== Entries supplied ==
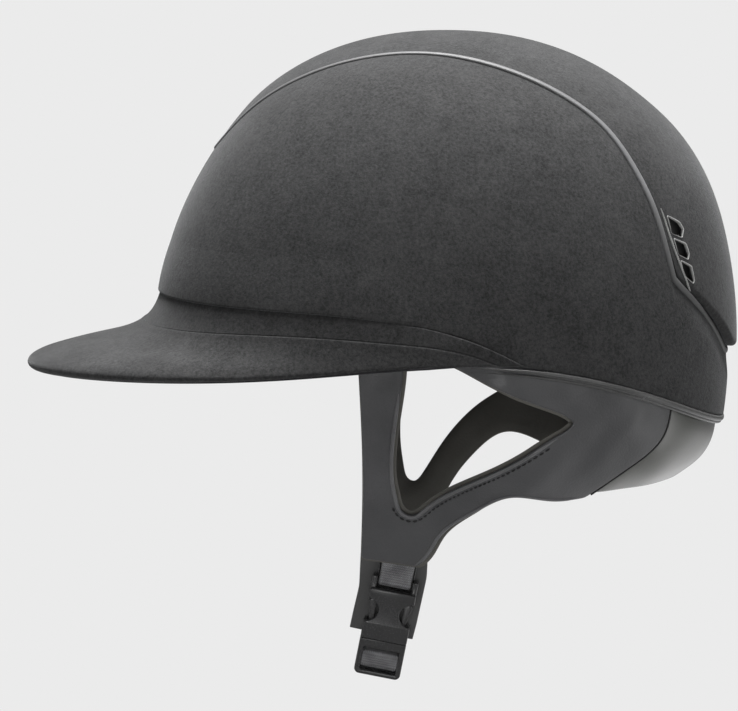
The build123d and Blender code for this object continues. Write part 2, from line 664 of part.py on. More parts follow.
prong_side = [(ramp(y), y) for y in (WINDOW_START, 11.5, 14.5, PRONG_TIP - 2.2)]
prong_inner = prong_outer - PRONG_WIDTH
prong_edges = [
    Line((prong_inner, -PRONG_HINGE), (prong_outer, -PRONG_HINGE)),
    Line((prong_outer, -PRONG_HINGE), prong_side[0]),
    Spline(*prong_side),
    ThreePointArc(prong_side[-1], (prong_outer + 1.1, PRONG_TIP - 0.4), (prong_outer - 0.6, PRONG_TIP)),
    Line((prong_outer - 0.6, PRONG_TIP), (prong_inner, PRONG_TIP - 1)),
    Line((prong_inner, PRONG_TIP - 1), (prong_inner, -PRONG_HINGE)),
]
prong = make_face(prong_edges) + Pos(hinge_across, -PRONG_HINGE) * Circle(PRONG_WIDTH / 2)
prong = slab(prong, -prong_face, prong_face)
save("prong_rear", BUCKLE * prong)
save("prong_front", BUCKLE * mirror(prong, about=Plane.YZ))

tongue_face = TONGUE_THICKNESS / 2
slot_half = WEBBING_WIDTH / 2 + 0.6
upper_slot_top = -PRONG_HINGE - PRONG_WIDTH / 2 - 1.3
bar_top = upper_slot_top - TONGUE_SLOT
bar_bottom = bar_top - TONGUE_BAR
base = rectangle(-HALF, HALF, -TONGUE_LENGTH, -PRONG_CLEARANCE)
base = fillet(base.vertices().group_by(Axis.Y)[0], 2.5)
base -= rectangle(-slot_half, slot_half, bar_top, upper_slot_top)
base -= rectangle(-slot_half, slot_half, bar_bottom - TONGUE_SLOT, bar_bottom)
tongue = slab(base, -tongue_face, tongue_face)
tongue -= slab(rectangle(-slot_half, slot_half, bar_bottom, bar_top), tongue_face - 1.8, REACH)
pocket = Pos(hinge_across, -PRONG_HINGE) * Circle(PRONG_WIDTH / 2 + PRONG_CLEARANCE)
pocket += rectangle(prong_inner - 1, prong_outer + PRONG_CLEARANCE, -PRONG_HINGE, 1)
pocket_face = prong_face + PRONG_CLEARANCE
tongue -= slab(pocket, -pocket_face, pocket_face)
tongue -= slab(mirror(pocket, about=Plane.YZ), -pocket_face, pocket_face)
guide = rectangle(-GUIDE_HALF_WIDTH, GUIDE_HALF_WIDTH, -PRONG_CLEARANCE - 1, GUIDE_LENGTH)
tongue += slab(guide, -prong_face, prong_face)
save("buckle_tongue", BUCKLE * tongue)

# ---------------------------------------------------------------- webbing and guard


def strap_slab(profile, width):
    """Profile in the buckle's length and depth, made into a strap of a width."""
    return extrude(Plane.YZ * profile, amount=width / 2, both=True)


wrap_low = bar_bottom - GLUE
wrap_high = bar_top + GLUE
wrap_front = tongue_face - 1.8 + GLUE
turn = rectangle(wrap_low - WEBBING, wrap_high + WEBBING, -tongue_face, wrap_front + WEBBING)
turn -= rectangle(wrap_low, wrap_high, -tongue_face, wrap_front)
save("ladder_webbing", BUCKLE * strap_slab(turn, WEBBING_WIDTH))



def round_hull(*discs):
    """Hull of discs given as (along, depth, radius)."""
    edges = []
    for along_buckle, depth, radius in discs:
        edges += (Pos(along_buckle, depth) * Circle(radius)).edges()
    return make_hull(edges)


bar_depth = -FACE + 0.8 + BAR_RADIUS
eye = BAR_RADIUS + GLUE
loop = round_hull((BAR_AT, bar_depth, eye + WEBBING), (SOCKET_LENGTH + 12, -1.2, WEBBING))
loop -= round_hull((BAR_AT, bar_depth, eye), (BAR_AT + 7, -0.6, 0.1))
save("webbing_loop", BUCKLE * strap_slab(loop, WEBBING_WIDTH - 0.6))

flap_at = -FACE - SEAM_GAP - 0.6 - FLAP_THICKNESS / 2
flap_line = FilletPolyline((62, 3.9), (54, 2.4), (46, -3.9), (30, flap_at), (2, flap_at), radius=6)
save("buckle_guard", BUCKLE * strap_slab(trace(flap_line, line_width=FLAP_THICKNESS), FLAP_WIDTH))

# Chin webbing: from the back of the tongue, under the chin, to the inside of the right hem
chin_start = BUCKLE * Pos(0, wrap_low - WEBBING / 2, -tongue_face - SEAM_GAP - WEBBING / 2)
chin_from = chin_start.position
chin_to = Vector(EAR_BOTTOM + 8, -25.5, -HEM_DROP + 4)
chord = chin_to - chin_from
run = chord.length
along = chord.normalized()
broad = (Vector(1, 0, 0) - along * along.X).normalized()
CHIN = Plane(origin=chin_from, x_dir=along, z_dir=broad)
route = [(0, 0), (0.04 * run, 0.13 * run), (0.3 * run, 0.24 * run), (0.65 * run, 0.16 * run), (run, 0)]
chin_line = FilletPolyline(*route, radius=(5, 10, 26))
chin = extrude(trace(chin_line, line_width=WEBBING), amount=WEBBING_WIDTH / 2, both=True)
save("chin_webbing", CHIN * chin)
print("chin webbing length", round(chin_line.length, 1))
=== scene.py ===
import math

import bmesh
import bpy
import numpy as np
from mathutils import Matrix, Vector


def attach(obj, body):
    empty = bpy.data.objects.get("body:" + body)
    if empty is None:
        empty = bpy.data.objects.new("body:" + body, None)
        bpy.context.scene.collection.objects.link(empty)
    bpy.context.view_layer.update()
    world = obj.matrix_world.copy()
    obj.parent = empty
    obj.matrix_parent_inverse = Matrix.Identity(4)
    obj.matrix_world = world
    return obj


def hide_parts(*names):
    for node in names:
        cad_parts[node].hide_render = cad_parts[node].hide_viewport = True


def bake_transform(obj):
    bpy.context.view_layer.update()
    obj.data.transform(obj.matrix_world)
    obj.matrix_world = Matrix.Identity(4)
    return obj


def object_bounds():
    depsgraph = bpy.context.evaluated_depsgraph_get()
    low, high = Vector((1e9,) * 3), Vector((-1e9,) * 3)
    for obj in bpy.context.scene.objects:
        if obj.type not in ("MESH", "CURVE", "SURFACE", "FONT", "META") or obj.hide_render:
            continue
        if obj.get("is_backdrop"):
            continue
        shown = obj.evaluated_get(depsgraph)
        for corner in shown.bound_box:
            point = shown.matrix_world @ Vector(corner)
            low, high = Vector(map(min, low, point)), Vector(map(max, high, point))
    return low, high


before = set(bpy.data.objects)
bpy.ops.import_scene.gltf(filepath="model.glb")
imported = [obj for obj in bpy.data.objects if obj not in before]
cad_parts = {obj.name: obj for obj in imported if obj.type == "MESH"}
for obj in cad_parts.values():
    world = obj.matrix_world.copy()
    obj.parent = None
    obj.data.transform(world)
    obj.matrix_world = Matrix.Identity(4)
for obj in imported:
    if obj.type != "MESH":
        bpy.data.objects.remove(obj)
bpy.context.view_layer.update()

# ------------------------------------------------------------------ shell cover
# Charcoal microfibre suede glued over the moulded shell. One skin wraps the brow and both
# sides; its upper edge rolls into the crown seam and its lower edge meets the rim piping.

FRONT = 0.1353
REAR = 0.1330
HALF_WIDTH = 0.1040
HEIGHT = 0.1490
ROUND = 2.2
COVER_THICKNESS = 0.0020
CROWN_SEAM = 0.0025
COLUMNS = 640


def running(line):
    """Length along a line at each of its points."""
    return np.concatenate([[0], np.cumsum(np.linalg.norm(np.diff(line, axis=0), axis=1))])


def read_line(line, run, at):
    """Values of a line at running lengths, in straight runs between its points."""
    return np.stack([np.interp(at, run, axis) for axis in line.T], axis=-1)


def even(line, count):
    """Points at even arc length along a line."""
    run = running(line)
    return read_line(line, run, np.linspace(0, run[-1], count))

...

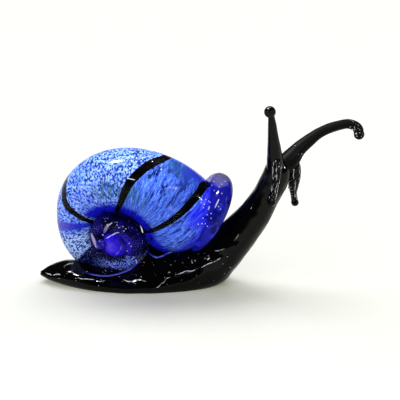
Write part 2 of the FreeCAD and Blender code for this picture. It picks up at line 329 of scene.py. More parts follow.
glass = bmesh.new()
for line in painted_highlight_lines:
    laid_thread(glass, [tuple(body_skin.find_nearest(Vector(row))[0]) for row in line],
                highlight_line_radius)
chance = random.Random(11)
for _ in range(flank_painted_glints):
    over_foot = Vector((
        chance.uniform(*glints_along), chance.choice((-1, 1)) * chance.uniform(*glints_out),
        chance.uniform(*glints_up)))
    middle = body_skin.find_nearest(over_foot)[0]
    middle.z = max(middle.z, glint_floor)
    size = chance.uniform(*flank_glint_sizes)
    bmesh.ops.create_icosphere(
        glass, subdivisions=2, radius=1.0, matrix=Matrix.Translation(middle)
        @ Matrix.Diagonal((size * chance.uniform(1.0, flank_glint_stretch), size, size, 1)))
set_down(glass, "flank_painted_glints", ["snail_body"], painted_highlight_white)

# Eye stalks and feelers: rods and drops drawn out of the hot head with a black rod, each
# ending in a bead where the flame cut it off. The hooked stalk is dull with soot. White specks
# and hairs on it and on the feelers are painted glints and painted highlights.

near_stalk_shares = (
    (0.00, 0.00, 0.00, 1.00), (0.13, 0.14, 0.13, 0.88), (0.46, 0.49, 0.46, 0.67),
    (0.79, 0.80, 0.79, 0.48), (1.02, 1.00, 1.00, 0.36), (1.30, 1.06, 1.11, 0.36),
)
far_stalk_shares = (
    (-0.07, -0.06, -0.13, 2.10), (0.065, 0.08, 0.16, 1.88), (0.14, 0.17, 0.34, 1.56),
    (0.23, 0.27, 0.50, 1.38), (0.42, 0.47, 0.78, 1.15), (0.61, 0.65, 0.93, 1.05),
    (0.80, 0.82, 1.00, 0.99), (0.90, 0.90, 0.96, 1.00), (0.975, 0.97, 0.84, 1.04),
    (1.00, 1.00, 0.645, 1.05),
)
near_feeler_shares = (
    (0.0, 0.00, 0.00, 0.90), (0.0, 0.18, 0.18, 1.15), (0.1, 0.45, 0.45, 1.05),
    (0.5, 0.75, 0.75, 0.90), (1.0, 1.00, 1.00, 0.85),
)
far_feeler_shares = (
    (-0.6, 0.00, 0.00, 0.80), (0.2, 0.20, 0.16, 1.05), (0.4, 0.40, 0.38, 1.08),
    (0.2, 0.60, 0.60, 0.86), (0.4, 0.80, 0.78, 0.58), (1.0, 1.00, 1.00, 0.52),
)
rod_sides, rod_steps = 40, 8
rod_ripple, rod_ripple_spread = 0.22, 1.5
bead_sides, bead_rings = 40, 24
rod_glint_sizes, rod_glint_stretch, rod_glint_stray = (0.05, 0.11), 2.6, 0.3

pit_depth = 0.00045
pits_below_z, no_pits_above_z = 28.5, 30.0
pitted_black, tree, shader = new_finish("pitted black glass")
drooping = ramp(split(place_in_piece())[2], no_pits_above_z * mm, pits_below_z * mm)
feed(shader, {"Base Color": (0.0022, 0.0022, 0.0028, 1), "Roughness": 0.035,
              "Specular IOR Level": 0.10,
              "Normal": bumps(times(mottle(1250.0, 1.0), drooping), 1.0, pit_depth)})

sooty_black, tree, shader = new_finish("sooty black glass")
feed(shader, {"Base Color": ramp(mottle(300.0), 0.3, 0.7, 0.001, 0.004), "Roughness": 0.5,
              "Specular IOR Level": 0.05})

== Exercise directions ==
Retype the portion of the data above that starts on the line with "# Chin webbing: from" and finishes on the line with "for corner in", including both of those lines.

== Answer to this exercise ==
# Chin webbing: from the back of the tongue, under the chin, to the inside of the right hem
chin_start = BUCKLE * Pos(0, wrap_low - WEBBING / 2, -tongue_face - SEAM_GAP - WEBBING / 2)
chin_from = chin_start.position
chin_to = Vector(EAR_BOTTOM + 8, -25.5, -HEM_DROP + 4)
chord = chin_to - chin_from
run = chord.length
along = chord.normalized()
broad = (Vector(1, 0, 0) - along * along.X).normalized()
CHIN = Plane(origin=chin_from, x_dir=along, z_dir=broad)
route = [(0, 0), (0.04 * run, 0.13 * run), (0.3 * run, 0.24 * run), (0.65 * run, 0.16 * run), (run, 0)]
chin_line = FilletPolyline(*route, radius=(5, 10, 26))
chin = extrude(trace(chin_line, line_width=WEBBING), amount=WEBBING_WIDTH / 2, both=True)
save("chin_webbing", CHIN * chin)
print("chin webbing length", round(chin_line.length, 1))
=== scene.py ===
import math

import bmesh
import bpy
import numpy as np
from mathutils import Matrix, Vector


def attach(obj, body):
    empty = bpy.data.objects.get("body:" + body)
    if empty is None:
        empty = bpy.data.objects.new("body:" + body, None)
        bpy.context.scene.collection.objects.link(empty)
    bpy.context.view_layer.update()
    world = obj.matrix_world.copy()
    obj.parent = empty
    obj.matrix_parent_inverse = Matrix.Identity(4)
    obj.matrix_world = world
    return obj


def hide_parts(*names):
    for node in names:
        cad_parts[node].hide_render = cad_parts[node].hide_viewport = True


def bake_transform(obj):
    bpy.context.view_layer.update()
    obj.data.transform(obj.matrix_world)
    obj.matrix_world = Matrix.Identity(4)
    return obj


def object_bounds():
    depsgraph = bpy.context.evaluated_depsgraph_get()
    low, high = Vector((1e9,) * 3), Vector((-1e9,) * 3)
    for obj in bpy.context.scene.objects:
        if obj.type not in ("MESH", "CURVE", "SURFACE", "FONT", "META") or obj.hide_render:
            continue
        if obj.get("is_backdrop"):
            continue
        shown = obj.evaluated_get(depsgraph)
        for corner in shown.bound_box:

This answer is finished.